A quick plot without any effort:
ggplot(quux, aes(timestamp, heart_rate)) +
geom_line()
As mentioned, there are a few things we can try to pretty-up here. I'll add two forms of smoothing, one using a rolling-mean and plotting it literally, one using geom_smooth()
. Some of the parameters are just "from the hip", feel free to find values that work well with your data.
quux |>
mutate(smooth_HR = zoo::rollapply(heart_rate, 20, FUN = mean, align = "center", fill = NA)) |>
ggplot(aes(timestamp, heart_rate)) +
geom_line(color = "gray80") +
geom_line(aes(y = smooth_HR), na.rm = TRUE) +
geom_smooth(method = "gam", formula = y ~ splines::ns(x, 25))

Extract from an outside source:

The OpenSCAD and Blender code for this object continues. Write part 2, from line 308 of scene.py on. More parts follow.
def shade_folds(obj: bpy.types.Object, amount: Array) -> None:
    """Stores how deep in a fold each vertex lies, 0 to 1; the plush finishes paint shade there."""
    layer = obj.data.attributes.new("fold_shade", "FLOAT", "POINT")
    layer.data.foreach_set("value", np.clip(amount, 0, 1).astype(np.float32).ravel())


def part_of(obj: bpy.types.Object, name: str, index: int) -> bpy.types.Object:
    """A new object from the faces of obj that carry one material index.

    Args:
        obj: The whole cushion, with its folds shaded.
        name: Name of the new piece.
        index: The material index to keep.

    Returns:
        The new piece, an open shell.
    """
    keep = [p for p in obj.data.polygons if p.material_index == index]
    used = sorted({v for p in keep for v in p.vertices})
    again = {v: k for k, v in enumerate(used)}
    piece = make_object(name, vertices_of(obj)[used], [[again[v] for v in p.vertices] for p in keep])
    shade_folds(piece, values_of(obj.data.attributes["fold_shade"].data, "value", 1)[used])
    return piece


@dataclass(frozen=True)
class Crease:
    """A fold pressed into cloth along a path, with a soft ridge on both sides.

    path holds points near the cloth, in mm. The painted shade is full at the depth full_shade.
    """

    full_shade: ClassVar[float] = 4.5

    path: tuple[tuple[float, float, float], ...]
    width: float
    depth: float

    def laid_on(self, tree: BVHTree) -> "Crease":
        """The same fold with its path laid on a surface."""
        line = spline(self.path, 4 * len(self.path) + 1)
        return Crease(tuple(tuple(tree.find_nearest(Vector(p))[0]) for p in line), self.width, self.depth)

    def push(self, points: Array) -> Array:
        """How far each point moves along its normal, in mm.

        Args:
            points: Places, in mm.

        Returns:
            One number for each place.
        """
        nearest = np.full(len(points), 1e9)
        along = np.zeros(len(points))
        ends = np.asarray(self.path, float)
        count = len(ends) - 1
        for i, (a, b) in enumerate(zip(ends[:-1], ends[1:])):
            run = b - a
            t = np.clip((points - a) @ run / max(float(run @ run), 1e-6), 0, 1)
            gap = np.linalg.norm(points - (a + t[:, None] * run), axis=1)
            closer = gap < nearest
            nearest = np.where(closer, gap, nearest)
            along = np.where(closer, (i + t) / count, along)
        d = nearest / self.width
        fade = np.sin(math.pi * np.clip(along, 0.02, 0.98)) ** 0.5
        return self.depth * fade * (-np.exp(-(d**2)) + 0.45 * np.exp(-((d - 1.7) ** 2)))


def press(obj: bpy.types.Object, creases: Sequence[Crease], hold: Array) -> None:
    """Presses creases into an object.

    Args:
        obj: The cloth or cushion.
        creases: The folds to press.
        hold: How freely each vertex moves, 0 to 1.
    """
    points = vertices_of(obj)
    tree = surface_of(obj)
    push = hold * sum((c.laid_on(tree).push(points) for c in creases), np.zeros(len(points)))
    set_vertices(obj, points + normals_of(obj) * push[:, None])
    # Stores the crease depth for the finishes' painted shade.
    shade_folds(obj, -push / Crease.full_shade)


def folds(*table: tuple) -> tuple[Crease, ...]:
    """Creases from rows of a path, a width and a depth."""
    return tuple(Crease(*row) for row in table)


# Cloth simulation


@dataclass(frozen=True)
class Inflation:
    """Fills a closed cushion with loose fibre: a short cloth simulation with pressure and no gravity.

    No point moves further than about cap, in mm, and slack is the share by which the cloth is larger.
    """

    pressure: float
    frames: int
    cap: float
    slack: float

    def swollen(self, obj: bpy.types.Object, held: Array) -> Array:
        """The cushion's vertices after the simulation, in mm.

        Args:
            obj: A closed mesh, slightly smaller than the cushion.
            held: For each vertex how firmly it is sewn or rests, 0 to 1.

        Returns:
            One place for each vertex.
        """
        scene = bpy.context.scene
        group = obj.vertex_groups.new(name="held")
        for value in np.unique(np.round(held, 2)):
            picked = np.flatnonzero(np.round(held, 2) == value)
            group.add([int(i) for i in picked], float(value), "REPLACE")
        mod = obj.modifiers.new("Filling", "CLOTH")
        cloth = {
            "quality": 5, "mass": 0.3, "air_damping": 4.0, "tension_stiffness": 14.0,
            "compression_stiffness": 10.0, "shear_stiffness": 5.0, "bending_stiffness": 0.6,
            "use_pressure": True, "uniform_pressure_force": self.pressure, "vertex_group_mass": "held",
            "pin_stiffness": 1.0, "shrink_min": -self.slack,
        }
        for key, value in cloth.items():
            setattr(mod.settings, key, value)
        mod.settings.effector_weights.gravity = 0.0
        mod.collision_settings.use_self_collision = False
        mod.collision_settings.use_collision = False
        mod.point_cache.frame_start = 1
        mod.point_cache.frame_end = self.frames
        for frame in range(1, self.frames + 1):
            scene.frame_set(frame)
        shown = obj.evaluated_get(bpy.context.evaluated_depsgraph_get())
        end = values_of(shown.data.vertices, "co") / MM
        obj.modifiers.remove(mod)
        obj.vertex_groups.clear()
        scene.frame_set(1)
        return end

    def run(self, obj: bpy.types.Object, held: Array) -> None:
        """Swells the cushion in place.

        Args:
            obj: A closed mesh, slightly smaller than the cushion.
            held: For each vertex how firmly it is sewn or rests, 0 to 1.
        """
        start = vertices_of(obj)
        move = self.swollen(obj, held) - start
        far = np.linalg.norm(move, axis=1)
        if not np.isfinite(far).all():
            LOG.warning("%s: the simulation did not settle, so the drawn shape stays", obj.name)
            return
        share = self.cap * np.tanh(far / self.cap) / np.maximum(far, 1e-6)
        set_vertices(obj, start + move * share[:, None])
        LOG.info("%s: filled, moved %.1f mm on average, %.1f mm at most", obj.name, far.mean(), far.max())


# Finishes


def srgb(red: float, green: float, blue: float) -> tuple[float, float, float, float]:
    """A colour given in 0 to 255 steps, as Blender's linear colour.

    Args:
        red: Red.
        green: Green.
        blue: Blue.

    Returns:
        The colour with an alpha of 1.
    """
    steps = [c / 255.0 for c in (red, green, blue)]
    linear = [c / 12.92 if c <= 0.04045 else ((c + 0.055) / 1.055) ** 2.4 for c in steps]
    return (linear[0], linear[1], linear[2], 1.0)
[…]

There are a couple of gaps in the data (e.g., June 6), let's remove gaps 30 seconds or over:
quux |>
mutate(grp = consecutive_id(c(FALSE, diff(timestamp) > 30))) |>
mutate(.by = grp, smooth_HR = zoo::rollapply(heart_rate, 20, FUN = mean, align = "center", fill = NA)) |>
ggplot(aes(timestamp, heart_rate, group = grp)) +
geom_line(color = "gray80") +
geom_line(aes(y = smooth_HR), na.rm = TRUE) +
geom_smooth(method = "gam", formula = y ~ splines::ns(x, 25))
I can apply your theme for the x-axis, though (1) I think having the date in there may be a waste of screen real-estate, and (2) ignoring the fact that it will cause a visual compression vertically of the data, I don't think it adds a lot of value to breaking out values and/or trends. If we facet by day, this may help break it out. I'm also introducing alldays
as a not-to-be-plotted geom so that the days with partial data will still be full days. I'm also changing the theme a bit, I think that this can take more attention depending on your preferences and your data.

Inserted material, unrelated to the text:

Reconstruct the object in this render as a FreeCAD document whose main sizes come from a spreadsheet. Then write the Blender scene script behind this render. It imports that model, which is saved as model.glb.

alldays <- tibble(date = seq(min(as.Date(quux$timestamp)), max(as.Date(quux$timestamp)), by = "1 day")) |>
reframe(.by = date, timestamp = as.POSIXct(paste(date, c("00:00:00", "23:59:59")), tz = "UTC"),
heart_rate = NA_real_)
quux |>
mutate(
date = as.Date(timestamp),
grp = consecutive_id(c(FALSE, diff(timestamp) > 30))
) |>
mutate(.by = grp, smooth_HR = zoo::rollapply(heart_rate, 20, FUN = mean, align = "center", fill = NA)) |>
ggplot(aes(timestamp, heart_rate, group = grp)) +
facet_wrap(date ~ ., scales = "free_x", ncol = 1, strip.position = "left") +
geom_line(color = "gray80") +
geom_line(aes(y = smooth_HR), na.rm = TRUE) +
geom_smooth(method = "gam", formula = y ~ splines::ns(x, 25)) +
geom_blank(aes(group = NULL), data = alldays) +
scale_x_datetime(name = NULL, date_labels = "%H:%M:%S") +
scale_y_continuous(name = "BPM") +
theme_bw() +
theme(panel.grid.minor.y = element_blank())
Some wrap-up notes:
stats::smooth
, I'm confident there may be more appropriate methods to match the variability of this data and/or to achieve the results you want.